Il rappelle que les élections précédentes de 2019 avaient aussi connu leur lot de violence cybernétique, avec l’intervention d’escadrons de faux profils et de faux comptes qui se démenaient, depuis des plateformes hébergées à l’étranger, pour influencer l’opinion. Le même phénomène se reproduit cette année mais avec cette fois une polarisation très forte, quasi insoutenable, entre les partisans de Kaïs Saïed et les autres, tous les autres de manière indistincte, perçus comme des détracteurs, voire des traîtres au projet du président.
Déchaînement de haine
La confusion est telle que l’on peut penser que ceux qui se présentent comme des soutiens de Kaïs Saïed, et qui profèrent des menaces sur les réseaux sociaux, ne sont pas de vrais supporters du président mais des profils servant à lui nuire. Que ce soit le cas ou non, ils réussissent en tout cas à semer le doute. À l’image d’un certain « Ramzi Bacha » qui interpelle Kaïs Saïed en lui enjoignant de fermer les frontières et de les laisser – lui et ses comparses – « régler leur compte aux traîtres », tout en menaçant, « si ces scélérats ont réussi à s’échapper », de s’en prendre « à leurs femmes et leurs filles, de les violer » et de leur faire subir diverses exactions. Un délire que certains ont applaudi, et que d’autres ont rejeté, mais qui n’a laisse personne indifférent. À l’exception des autorités : aucune voix officielle ne s’est élevée contre le contenu de telles vidéos.
Il faut dire que ce déchaînement de haine est favorisé par le clivage entretenu par les propos du président qui stigmatisent des franges de la société et, selon Michaël Ayari de Crisis group, « contribuent enfin à désinhiber le désir de vengeance des catégories les plus modestes de la population, contre la classe moyenne, dont la plupart des membres ont pu, au fil des générations, bénéficier d’une largesse quelconque de l’État et du pouvoir politique ».
Depuis 2011, la Tunisie a connu la violence politique avec la mort violente de politiques dont Lotfi Nagdh, Chokri Belaïd et Mohamed Brahmi, mais aussi avec les tensions extrêmes qui ont entouré les activités de certains partis politiques, notamment Nida Tounes, l’apparition des extrémistes religieux et l’organisation d’attentats. L’opinion pensait toutefois que la question avait été évacuée en juillet 2021 par Kaïs Saïed lui-même. En effet, il avait assimilé la gabegie, les tensions et les voies de faits dans l’hémicycle à un péril imminent qui lui a permis d’activer l’article 80 de la constitution et de s’emparer de tous les pouvoirs.
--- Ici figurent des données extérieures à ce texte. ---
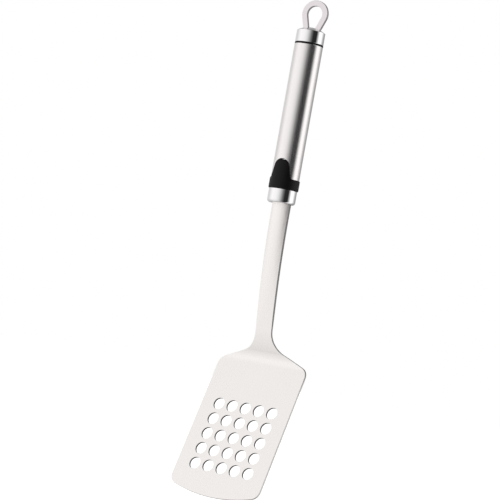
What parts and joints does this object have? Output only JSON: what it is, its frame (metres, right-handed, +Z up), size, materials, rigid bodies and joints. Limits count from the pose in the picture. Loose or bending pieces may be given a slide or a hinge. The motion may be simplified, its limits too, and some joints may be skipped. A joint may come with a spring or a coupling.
{
  "type": "grill spatula",
  "caption": "Perforated steel grill spatula: cranked blade on a crowned stem, round tubular handle with a black thumb rest, polished end cap and hanging loop.",
  "frame": {"origin": "point inside the top of the hanging loop that rests on a hook, on the handle axis", "axes": "+Z up the handle axis towards the loop, +X across the blade, -Y out of the blade's food side"},
  "size_m": [0.0802, 0.0386, 0.3701],
  "materials": {
    "satin_steel": "fine satin, almost white under soft light",
    "loop_steel": "fine satin, a shade darker than the blade",
    "tube_steel": "brushed round the tube",
    "polished_steel": "mirror polished",
    "black_plastic": "matte with a fine moulded texture",
    "black_rubber": "matte",
    "cast_aluminium": "as turned",
    "plain_steel": "plain turned steel"
  },
  "bodies": {
    "root": {"blade_and_stem": "satin_steel", "hanging_loop": "loop_steel", "handle_tube": "tube_steel", "lower_ferrule": "polished_steel", "end_cap": "polished_steel", "thumb_rest": "black_plastic", "seal_ring": "black_rubber", "lower_plug": "cast_aluminium", "upper_plug": "cast_aluminium", "tang_pins": "plain_steel", "tie_rod": "plain_steel", "tie_rod_nut": "plain_steel", "plain_washer": "plain_steel", "spring_washer": "plain_steel", "loop_plate": "plain_steel"}
  },
  "joints": []
}
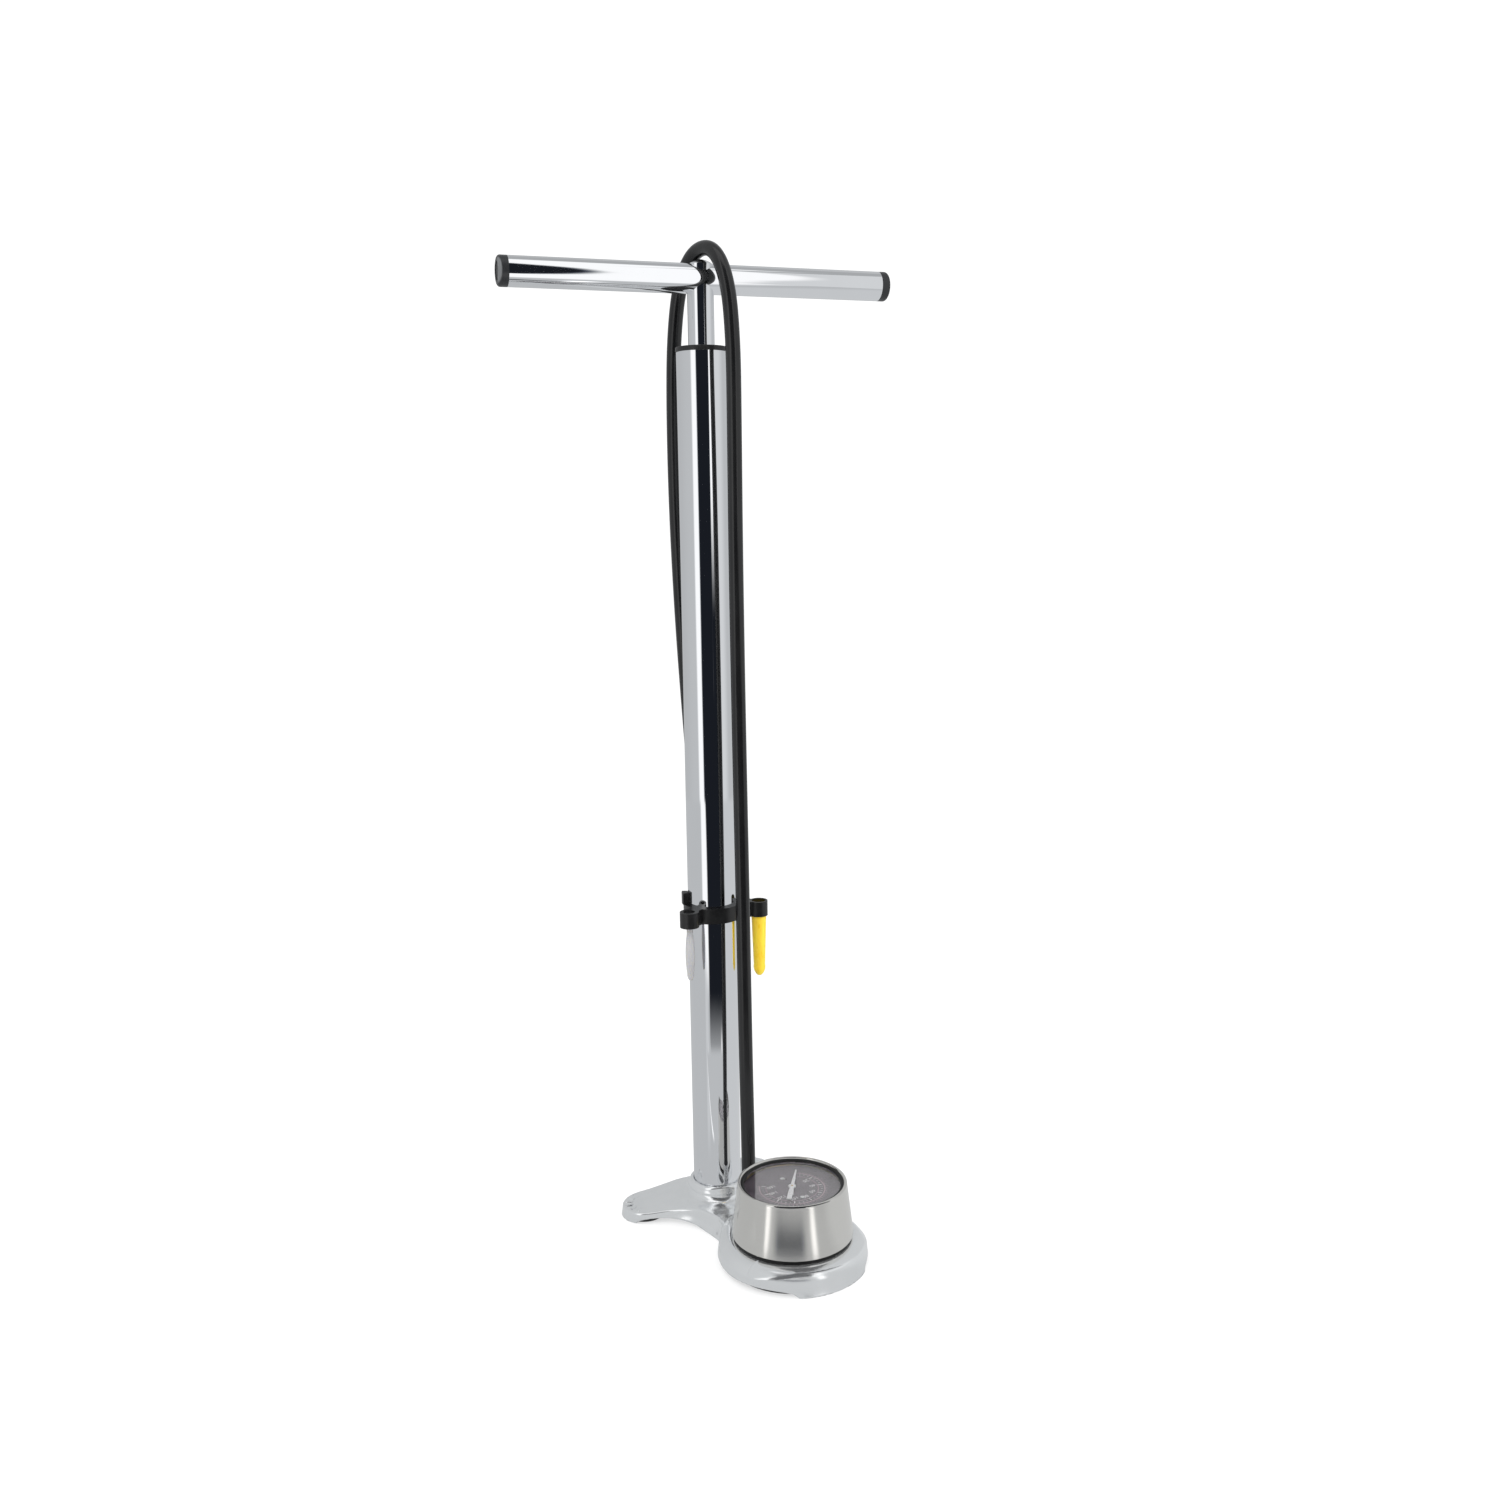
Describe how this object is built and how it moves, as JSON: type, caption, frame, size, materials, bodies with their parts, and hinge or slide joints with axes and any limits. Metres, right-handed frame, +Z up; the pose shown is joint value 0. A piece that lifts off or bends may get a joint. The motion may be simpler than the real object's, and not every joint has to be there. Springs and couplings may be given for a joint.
{
  "type": "floor bike pump",
  "caption": "Upright floor pump with chrome barrel, T-handle, base-mounted pressure gauge, hose looped over the handle and adapter clip.",
  "frame": {"origin": "on the ground, on the barrel's axis", "axes": "+Z up along the barrel, -Y towards the gauge, +X and -X towards the two foot wings; handle at its lowest point"},
  "size_m": [0.2664, 0.1908, 0.6929],
  "materials": {
    "cast": "cast aluminium, polished",
    "pads": "moulded black rubber",
    "barrel": "bright chrome plate on steel tube",
    "rod": "hard chrome, polished",
    "handle": "bright chrome plate",
    "black_plastic": "black moulded plastic",
    "seals": "black rubber seal",
    "brass": "turned and stamped brass",
    "steel": "plain steel hardware",
    "gauge_case": "satin brushed stainless steel",
    "ferrule": "crimped steel sleeve",
    "crystal": "clear glass",
    "dial": "charcoal printed dial",
    "needle": "white painted needle",
    "hose": "satin black rubber hose",
    "head": "black glass-filled plastic",
    "piston": "natural acetal",
    "cone": "yellow moulded plastic",
    "bulb": "light grey moulded plastic"
  },
  "bodies": {
    "base": {"base_casting": "cast", "foot_pad_left": "pads", "foot_pad_right": "pads", "foot_pad_front": "pads", "check_valve_seat": "brass", "check_valve_plug": "brass", "check_spring": "steel", "barrel": "barrel", "barrel_gasket": "seals", "top_cap": "black_plastic", "rod_wiper": "seals", "gauge_gasket": "seals", "gauge_housing": "gauge_case", "gauge_mounting_screws": "steel", "gauge_mounting_nuts": "steel", "gauge_crystal": "crystal", "crystal_seal": "seals", "gauge_dial": "dial", "dial_screws": "steel", "movement_plate_lower": "brass", "movement_plate_upper": "brass", "movement_posts": "brass", "bourdon_tube": "brass", "gauge_socket": "brass", "hose_nipple": "brass", "hose_ferrule_base": "ferrule", "hose": "hose", "hose_ferrule_head": "ferrule", "head_body": "head", "lever_pin": "steel", "head_gasket": "seals", "head_cap": "head", "accessory_clip": "black_plastic"},
    "piston": {"piston_washer": "steel", "piston_cup": "seals", "piston_body": "piston"},
    "rod_handle": {"piston_rod": "rod", "rod_foot": "steel", "piston_nut": "steel", "rod_bumper": "seals", "handle_stud": "steel", "handle_tube": "handle", "handle_plug_left": "black_plastic", "handle_plug_right": "black_plastic", "handle_dome_nut": "handle"},
    "valve_ball": {"check_ball": "steel"},
    "needle": {"needle_arbor": "brass", "gauge_needle": "needle"},
    "sector": {"sector_gear": "brass", "sector_arbor": "steel"},
    "link": {"gauge_link": "brass"},
    "lever": {"head_lever": "head"},
    "plunger": {"head_plunger": "head"},
    "cone": {"cone_adapter": "cone"},
    "bulb": {"bulb_adapter": "bulb"}
  },
  "joints": [
    {"name": "handle_stroke", "type": "slide", "parent": "base", "child": "piston", "axis": [0, 0, 1], "range_m": [0, 0.545], "deforming": ["hose"]},
    {"name": "handle_turn", "type": "hinge", "parent": "piston", "child": "rod_handle", "pos_m": [0, 0, 0.6686], "axis": [0, 0, 1], "range_deg": [-35, 65]},
    {"name": "valve_ball_lift", "type": "slide", "parent": "base", "child": "valve_ball", "axis": [0, 0, -1], "range_m": [0, 0.0012], "stiffness_N_per_m": 100, "springref_m": -0.001, "deforming": ["check_spring"]},
    {"name": "sector_turn", "type": "hinge", "parent": "base", "child": "sector", "pos_m": [-0.02114, -0.0997, 0.038], "axis": [0, 0, 1], "range_deg": [0, 33.75], "stiffness_Nm_per_rad": 0.005, "deforming": ["bourdon_tube"]},
    {"name": "needle_turn", "type": "hinge", "parent": "base", "child": "needle", "pos_m": [0, -0.092, 0.0522], "axis": [0, 0, -1], "range_deg": [0, 270]},
    {"name": "link_swing", "type": "hinge", "parent": "sector", "child": "link", "pos_m": [-0.02565, -0.10134, 0.0395], "axis": [0, 0, 1], "range_deg": [-33.75, 0]},
    {"name": "head_lever_turn", "type": "hinge", "parent": "base", "child": "lever", "pos_m": [0.0207, 0.028, 0.246], "axis": [0, 1, 0], "range_deg": [0, 85]},
    {"name": "head_plunger_slide", "type": "slide", "parent": "base", "child": "plunger", "axis": [0, 0, 1], "range_m": [0, 0.002]},
    {"name": "cone_adapter_pull", "type": "slide", "parent": "base", "child": "cone", "axis": [0, 0, -1], "range_m": [0, 0.03]},
    {"name": "bulb_adapter_pull", "type": "slide", "parent": "base", "child": "bulb", "axis": [0, 0, -1], "range_m": [0, 0.03]}
  ],
  "couplings": [
    {"joint": "needle_turn", "follows": "sector_turn", "ratio": 8},
    {"joint": "link_swing", "follows": "sector_turn", "ratio": -1},
    {"joint": "head_plunger_slide", "follows": "head_lever_turn", "m_per_rad": 0.0013414}
  ]
}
« Dans la rue, au volant, la société est minée par une agressivité permanente »
« J’aurais voulu que le président, si prompt à évoquer des complots dont on ne sait jamais s’ils sont vrais, mette le hola aux excès de ses supporters. Cela est inutile et ne fait qu’approfondir les dissensions », lance une jeune militante féministe qui, à l’occasion de la fête nationale de la femme le 13 août, a suivi le mouvement protestataire contre la violence faite aux femmes. « Le silence du président peut lui coûter des voix de femmes, si vraiment elles comptent pour lui », assure la militante qui souligne le recul de la condition féminine et la multiplication d’une violence ordinaire qui se banalise. : « Dans la rue, au volant, la société est minée par une agressivité permanente et les femmes en sont souvent l’objet ».
La perplexité est grande et il a fallu les rassemblements du 13 août pour rompre le tabou, d’autant qu’en cette période pré-électorale les responsables sont aussi attendus sur ces questions de sécurité et d’application des lois.
Le mouvement Hak – issu de la fusion, fin 2023, du mouvement Machrou Tounes, du groupe La jeunesse alternative et de Derâa Al Watan – a dénoncé un discours haineux à l’encontre des opposants et des dirigeants des partis politiques, autant qu’une incitation à une effusion de violence civile, et a porté plainte contre « Ramzi Bacha » et ses émules. Mais « cela n’aura aucun résultat, aucune conséquence », souligne une tiktokeuse qui passe, sans états d’âme, de la promotion d’une crème de jour à celle d’une idée politique pour peu qu’elle soit assez surprenante, scandaleuse pour lui assurer des clics. Mais qui se refuse à faire dans la diffamation : elle pourrait être poursuivie, contrairement aux chimériques faux profils qui interagissent de manière plus authentique que nature.